El nacionalismo se construyó basado en la idealización y
satanización de los actores de la historia de México. Así como Miguel Hidalgo
fue considerado el ‘Padre de la Patria’ a Agustín de Iturbide, el consumador de
la Independencia, se le sigue viendo de soslayo por haber sido emperador en un
primer malogrado intento por instaurar una monarquía en el país.
Para el escritor Pedro Ángel Palou “los libros de texto
gratuito, en los que crecimos todos, tienen virtudes y tienen defectos, pero su
peor defecto es la descontextualización. Son libros de historia, me voy a
atrever a decirlo, ahistóricos”.
Esta falta de contexto y deshumanización de las figuras
históricas —consideró Palou en una entrevista concedida a PROVINCIA sobre su
libro No me dejen morir así (Planeta) en la que rescata la figura de Villa— ha
tenido como consecuencia la prevalencia del machismo y la idea de que el hombre
mexicano, así como el ‘Centauro del Norte’, debe ser bigotón, ‘malencarado’ y
mujeriego.
“Lo vemos bien manejado —pero sigue siendo una mala
figura— en Entre Pancho Villa y una mujer desnuda, la obra de teatro que
después se hizo película, de Sabina Berman, en la que jugando con esta maravillosa
película de Woody Allen, Play it again Sam —donde Allen tiene como figura del
hombre perfecto a Humphrey Bogart de Casa Blanca— Sabina pone a Villa como el
epítome de todo lo mejor que tiene la masculinidad en México: no solo ser
macho, hay que someter a la mujer, hay que hacer la voluntad de uno, no hay
relaciones iguales, son absolutamente asimétricas…
“No es gratuito que en lo que yo he ido presentando la
novela cada que hablo de Villa la primera cosa que me dicen es ‘Villa con sus
dos viejas a la orilla’. Zapata es nuestro ‘Che’, para bien y para mal. Es una
especie de héroe pop, de camiseta, pero Villa no, Villa es el macho y es una
perpetuación de este símbolo de un México que además no existe: el México
rural, premoderno, que también le conviene al poder”.

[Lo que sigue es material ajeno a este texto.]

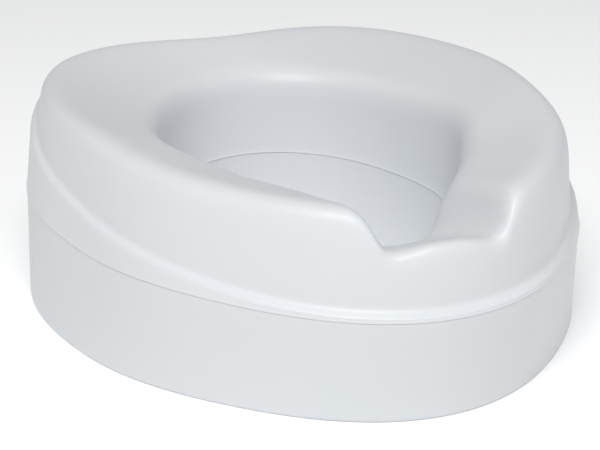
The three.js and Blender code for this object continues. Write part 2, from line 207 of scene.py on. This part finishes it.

Esa figura del hombre recio y a la vez noble, mujeriego
pero cumplidor, e irremediablemente honesto fue masivamente difundida durante
las primeras décadas del siglo pasado por un nuevo aliado: el cine.

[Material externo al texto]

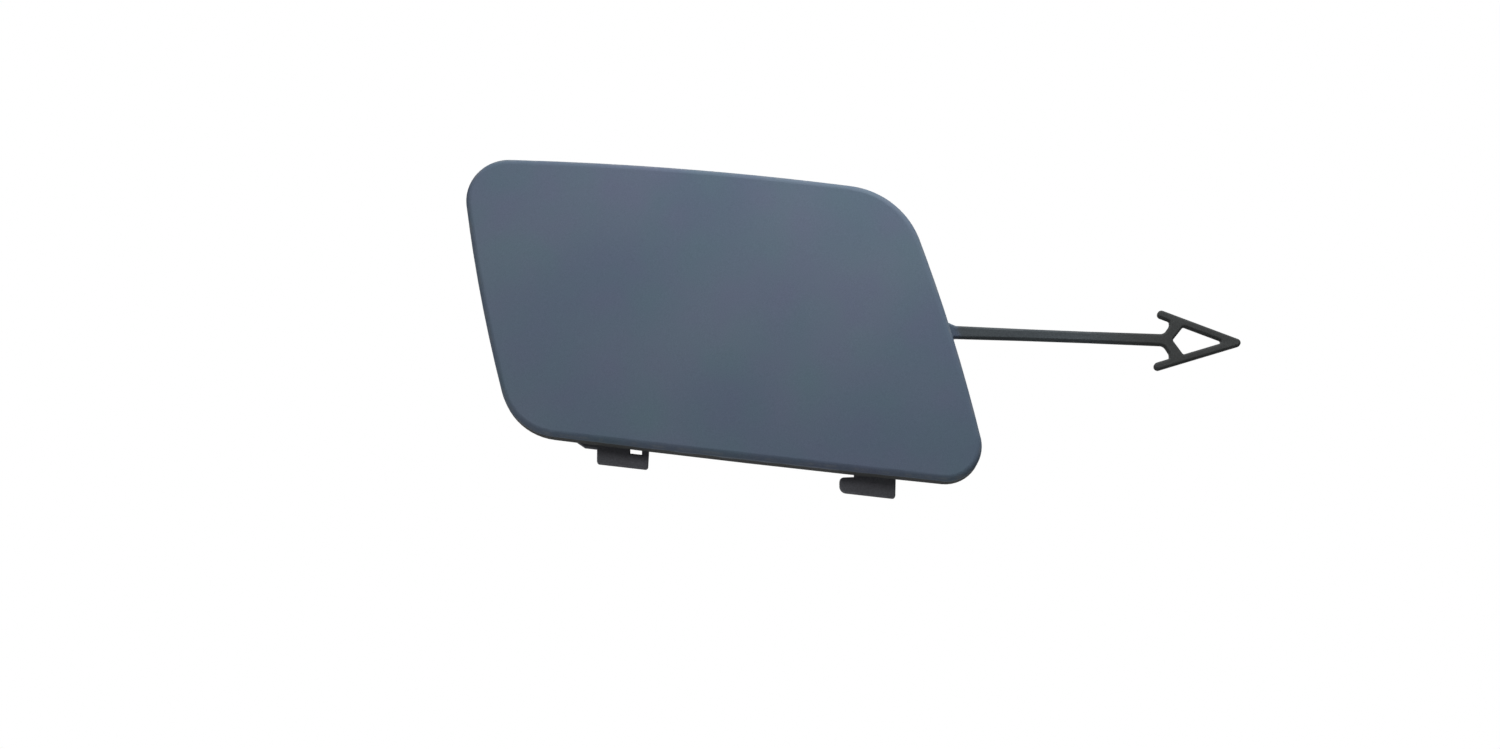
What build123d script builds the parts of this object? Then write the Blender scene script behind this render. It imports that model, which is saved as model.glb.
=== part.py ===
"""Bumper tow hook cover: one moulded piece.

A crowned, four-sided panel with a return wall, a carrier frame behind it, two lower hooks,
two upper snap latches and a tether strap that ends in an arrow-shaped barb.
Millimetres. +X is right, +Z is up and the painted face looks along -Y.
The origin lies in the middle of the plane that the rim of the return wall seats on.
"""
import os
from math import cos, degrees, radians, sin, sqrt, tan

from build123d import *

# Panel outline, seen square on
panel_width = 79.6
panel_height = 50.4
top_slope = 5.1
bottom_slope = 6.6
left_lean = 11.6
right_lean = 16.1
top_bulge = 1.0
right_bulge = 1.1
bottom_bulge = 0.35
left_bulge = 1.1
corner_top_left = 7.4
corner_top_right = 15.0
corner_bottom_right = 6.3
corner_bottom_left = 11.0

# Crowned face and return wall
corner_hollow_depth = 0.46
crown_radius_across = 700.0
crown_radius_upright = 450.0
crown_apex = 12.0
skin_thickness = 2.2
wall_thickness = 1.8
face_edge_round = 1.1
hollow_edge_round = 0.6
rim_edge_round = 0.25

# Edge of the bumper opening that the hooks and latches grip
flange_thickness = 2.8
flange_clearance = 0.2

# Carrier frame behind the panel
frame_inset = 4.0
frame_thickness = 1.4
frame_back = 3.0
frame_edge_round = 0.3

# Low stiffening ribs on the back of the skin
rib_height = 1.2
rib_thickness = 1.2
upright_rib_count = 3
upright_rib_middle = 1.0
upright_rib_spacing = 20.0
upright_rib_lean = 13.8
long_rib_slope = 5.8

# Lower hooks, both alike in depth
lip_thickness = 1.6
foot_round = 0.5
lip_edge_round = 0.3
gusset_thickness = 1.2
gusset_height = 4.0
gusset_inset = 1.2

# Left hook: a shoulder, a foot and a window beside a thin post
left_hook_start = -20.95
left_hook_width = 9.5
left_hook_taper = 0.4
left_foot_drop = 2.85
shoulder_reach = 3.6
shoulder_drop = 0.2
shoulder_end_run = 1.4
shoulder_end_rise = 0.8
window_start = 5.9
window_width = 2.1
window_drop = 0.35

# Right hook: a stem with a toe reaching left
right_hook_start = 22.2
right_hook_width = 10.2
right_hook_taper = 0.3
right_foot_drop = 3.0
toe_reach = 2.6
toe_drop = 0.0
toe_slope_drop = 0.4
toe_top_round = 0.8
toe_foot_round = 1.3

# Upper snap latches
latch_width = 8.0
latch_spread = 34.0
latch_middle = -2.0
latch_reach = 5.5
latch_catch = 1.5
latch_catch_land = 0.7
latch_tip_land = 0.4
latch_slot = 1.2

# Tether strap
strap_root_height = -2.68
strap_slope = 2.2
strap_length = 38.6
strap_root_width = 2.3
strap_middle_width = 2.0
strap_end_width = 2.1
strap_thickness = 1.6
strap_rim_gap = 0.3
strap_flare = 0.5
strap_flare_run = 1.2
strap_edge_round = 0.45

# Arrow-shaped barb at the end of the strap
barb_length = 13.4
barb_half_angle = 19.1
barb_arm_width = 1.42
barb_upper_overhang = 1.5
barb_lower_overhang = 2.1
barb_link_start = 1.0
barb_notch_depth = 0.7
barb_notch_side = 0.85
barb_opening_start = 1.3
barb_opening_peak = 3.2
barb_foot_round = 1.2
barb_notch_round = 0.4
barb_link_round = 1.0
barb_opening_round = 0.35

half_width = panel_width / 2
half_height = panel_height / 2
top_fall = tan(radians(top_slope))
bottom_fall = tan(radians(bottom_slope))
lip_front = flange_thickness + flange_clearance
lip_back = lip_front + lip_thickness
latch_back = lip_front + latch_reach


def panel_corner(side_x, side_lean, edge_z, edge_fall):
    """Point where a leaning side meets a sloping edge."""
    lean = tan(radians(side_lean))
    x = (side_x - edge_z * lean) / (1 - edge_fall * lean)
    return (x, edge_z - x * edge_fall)


top_left = panel_corner(-half_width, left_lean, half_height, top_fall)
top_right = panel_corner(half_width, right_lean, half_height, top_fall)
bottom_right = panel_corner(half_width, right_lean, -half_height, bottom_fall)
bottom_left = panel_corner(-half_width, left_lean, -half_height, bottom_fall)


def crown_fall(point):
    """How far the crowned face falls back at this point from its highest spot."""
    across = (point[0] - crown_apex) ** 2 / (2 * crown_radius_across)
    return across + point[1] ** 2 / (2 * crown_radius_upright)


farthest_fall = max(crown_fall(point) for point in (top_left, top_right, bottom_right, bottom_left))
face_depth = farthest_fall + skin_thickness + corner_hollow_depth
blank_depth = 2 * face_depth

with BuildSketch(Plane.XZ) as panel_outline:
    with BuildLine():
        top_edge = SagittaArc(top_left, top_right, top_bulge)
        right_edge = SagittaArc(top_right, bottom_right, right_bulge)
        SagittaArc(bottom_right, bottom_left, bottom_bulge)
        SagittaArc(bottom_left, top_left, left_bulge)
    make_face()
    for corner, radius in (
        (top_left, corner_top_left),
        (top_right, corner_top_right),
        (bottom_right, corner_bottom_right),
        (bottom_left, corner_bottom_left),
    ):
        fillet(panel_outline.vertices().sort_by_distance(corner)[0], radius)

panel_arcs = panel_outline.sketch_local.edges()


def inset_outline(inset):
    """The panel's outline moved inwards, each arc keeping its own centre."""
    with BuildSketch(Plane.XZ) as moved:
        with BuildLine():
            for arc in panel_arcs:
                middle = arc.arc_center
                share = 1 - inset / arc.radius
                ThreePointArc(*(middle + (arc @ place - middle) * share for place in (0, 0.5, 1)))
        make_face()
    return moved.sketch_local


hollow_outline = inset_outline(wall_thickness)
frame_outline = inset_outline(frame_inset)
frame_bore = inset_outline(frame_inset + frame_thickness)
rib_field = inset_outline(frame_inset + frame_thickness / 2)


def behind_crown(depth):
    """Everything behind a crowned surface that lies this far under the painted face."""
    across = crown_radius_across - depth
    upright = crown_radius_upright - depth
    fall = upright - sqrt(upright**2 - panel_height**2)
    inner = across - face_depth - latch_back
    swing = panel_width / across
    middle = (crown_apex, crown_radius_across - face_depth, 0)
    start = Plane(middle, x_dir=(-sin(swing), -cos(swing), 0), z_dir=(-cos(swing), sin(swing), 0))
    with BuildPart() as region:
        with BuildSketch(start):
            with BuildLine():
                ThreePointArc((across - fall, -panel_height), (across, 0), (across - fall, panel_height))
                Polyline(
                    (across - fall, panel_height),
                    (inner, panel_height),
                    (inner, -panel_height),
                    (across - fall, -panel_height),
                )
            make_face()
        revolve(axis=Axis(middle, (0, 0, 1)), revolution_arc=degrees(2 * swing))
    return region.part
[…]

La Revolución daba paso al orden y al progreso, pero sus
ideales seguían vivos, al menos en el discurso. El mundo del celuloide, creador
de fantasías y en buena parte de la identidad mexicana, tuvo como principales
exponentes de esta idea del ser mexicano (fuerza y prestancia para los hombres;
abnegación y belleza para las mujeres) a tres famosos bigotes: el de Jorge
Negrete, el de Luis Aguilar y, por supuesto, el de Pedro Infante.

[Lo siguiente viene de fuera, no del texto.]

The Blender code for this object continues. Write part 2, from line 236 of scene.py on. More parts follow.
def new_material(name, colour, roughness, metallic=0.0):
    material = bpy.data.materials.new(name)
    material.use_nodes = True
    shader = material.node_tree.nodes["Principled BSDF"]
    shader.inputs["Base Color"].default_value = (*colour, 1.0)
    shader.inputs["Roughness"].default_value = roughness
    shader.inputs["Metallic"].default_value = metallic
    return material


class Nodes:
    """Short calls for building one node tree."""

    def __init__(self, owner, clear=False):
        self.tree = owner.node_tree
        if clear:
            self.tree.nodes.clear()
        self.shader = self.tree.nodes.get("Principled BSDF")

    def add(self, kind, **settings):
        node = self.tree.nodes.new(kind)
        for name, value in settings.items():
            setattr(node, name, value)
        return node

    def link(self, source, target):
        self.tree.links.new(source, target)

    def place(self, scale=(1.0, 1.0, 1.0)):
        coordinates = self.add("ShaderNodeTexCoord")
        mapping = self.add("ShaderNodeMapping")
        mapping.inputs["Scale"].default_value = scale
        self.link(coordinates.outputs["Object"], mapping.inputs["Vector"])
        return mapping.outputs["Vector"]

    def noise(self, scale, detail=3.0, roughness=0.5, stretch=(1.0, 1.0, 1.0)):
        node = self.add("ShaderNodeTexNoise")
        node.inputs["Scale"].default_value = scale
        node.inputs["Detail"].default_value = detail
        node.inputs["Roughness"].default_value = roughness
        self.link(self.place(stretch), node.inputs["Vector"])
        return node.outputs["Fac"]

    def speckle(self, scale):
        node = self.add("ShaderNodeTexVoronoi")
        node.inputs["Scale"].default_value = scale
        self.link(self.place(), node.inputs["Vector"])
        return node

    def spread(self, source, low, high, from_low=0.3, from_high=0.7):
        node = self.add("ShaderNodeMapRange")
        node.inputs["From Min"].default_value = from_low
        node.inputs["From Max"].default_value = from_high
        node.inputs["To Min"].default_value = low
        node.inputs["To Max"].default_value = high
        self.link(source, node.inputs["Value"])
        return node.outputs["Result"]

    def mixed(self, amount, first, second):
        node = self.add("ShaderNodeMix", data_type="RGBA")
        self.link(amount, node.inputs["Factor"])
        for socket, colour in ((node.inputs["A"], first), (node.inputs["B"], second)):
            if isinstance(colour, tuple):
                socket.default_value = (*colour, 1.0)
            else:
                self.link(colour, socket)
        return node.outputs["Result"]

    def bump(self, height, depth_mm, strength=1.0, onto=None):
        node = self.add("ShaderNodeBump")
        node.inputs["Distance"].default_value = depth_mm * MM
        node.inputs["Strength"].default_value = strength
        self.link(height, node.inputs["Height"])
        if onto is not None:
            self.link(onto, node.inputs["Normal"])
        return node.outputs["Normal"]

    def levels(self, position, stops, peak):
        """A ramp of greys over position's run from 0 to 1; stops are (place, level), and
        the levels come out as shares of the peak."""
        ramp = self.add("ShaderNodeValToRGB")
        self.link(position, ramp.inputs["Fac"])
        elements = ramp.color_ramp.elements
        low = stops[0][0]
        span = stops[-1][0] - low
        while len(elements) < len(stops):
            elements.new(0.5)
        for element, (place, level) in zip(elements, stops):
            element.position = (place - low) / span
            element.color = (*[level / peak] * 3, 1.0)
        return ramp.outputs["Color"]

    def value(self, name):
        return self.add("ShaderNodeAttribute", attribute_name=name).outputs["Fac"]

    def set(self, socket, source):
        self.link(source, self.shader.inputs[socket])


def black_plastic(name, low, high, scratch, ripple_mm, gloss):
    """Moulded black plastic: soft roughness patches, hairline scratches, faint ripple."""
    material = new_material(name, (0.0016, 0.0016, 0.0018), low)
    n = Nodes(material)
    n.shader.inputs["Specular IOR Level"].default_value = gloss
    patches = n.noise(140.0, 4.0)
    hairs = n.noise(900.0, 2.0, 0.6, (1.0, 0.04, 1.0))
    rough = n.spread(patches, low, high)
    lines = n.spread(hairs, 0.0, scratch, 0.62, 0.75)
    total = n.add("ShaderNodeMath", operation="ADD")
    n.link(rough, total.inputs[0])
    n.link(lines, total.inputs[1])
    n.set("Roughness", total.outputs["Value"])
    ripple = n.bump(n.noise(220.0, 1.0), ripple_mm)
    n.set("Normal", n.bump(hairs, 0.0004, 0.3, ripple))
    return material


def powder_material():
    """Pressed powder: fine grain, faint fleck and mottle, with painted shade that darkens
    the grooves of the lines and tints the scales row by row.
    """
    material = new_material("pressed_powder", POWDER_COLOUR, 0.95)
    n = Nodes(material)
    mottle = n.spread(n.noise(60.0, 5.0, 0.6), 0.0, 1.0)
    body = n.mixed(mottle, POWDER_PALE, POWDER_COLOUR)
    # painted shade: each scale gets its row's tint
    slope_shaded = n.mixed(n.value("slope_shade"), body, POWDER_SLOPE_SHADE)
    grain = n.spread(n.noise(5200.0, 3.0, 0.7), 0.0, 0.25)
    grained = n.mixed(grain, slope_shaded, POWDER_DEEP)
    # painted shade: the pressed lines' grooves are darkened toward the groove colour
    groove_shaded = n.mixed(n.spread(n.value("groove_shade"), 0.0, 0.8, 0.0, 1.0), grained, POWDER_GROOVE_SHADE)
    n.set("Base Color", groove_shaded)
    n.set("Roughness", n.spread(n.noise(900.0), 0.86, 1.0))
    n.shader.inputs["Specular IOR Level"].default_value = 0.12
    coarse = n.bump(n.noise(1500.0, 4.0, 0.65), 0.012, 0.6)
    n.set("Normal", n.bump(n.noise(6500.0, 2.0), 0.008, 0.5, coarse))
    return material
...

En su libro Pedro Infante. Las leyes del querer
(Aguilar), Carlos Monsiváis escribió: “El primer ámbito fílmico de Infante: el
campo, la vida rural que todavía en la década de 1940 retiene a la mayoría de
la población ansiosa no tanto de representaciones fidedignas como de fantasías.
En el campo —esta es la moraleja— sucederán las tragedias que se quieran, pero
también se esparce la autenticidad; en la gran ciudad privan el engaño, el
autoengaño y la comparsa inevitable: la legión de pecados.
“En el cine mexicano el campo es el espacio por
antonomasia donde creció y en algún lugar se mantiene la Revolución”.
Monsiváis señala en su tomo que esa visión idealizada de
lo rural tuvo su primer y más efectivo exponente en la cinta Allá en el Rancho
Grande (1936) sobre la que señaló: “En el rancho fantasmático el criterio de
realidad se localiza en el habla, en el vestuario y en las fisonomías que no
dejan mentir. Este sería el mensaje: ‘Es más conveniente verte muy mexicano que
sentirte muy mexicano. Es tu aspecto lo que norma la psicología social’”.
Ya no hay devotos cantores rompiendo la tranquilidad de
la noche frente a la ventana de la amada,
tampoco hombres a caballo y mucho menos ranchos en los que la vida
transcurre entre canciones y ferias. Lo que sigue estando a la mano —ya sea
para verlo o para llevarlo— es el bigote, un elemento que surge en automático
cuando viene a la cabeza la imagen del charro. Así como en este país no se
concibe una mesa sin tortillas calientitas, ese tajo de vello facial es
esencial y contundente para concretar la idea de ‘el hombre mexicano’.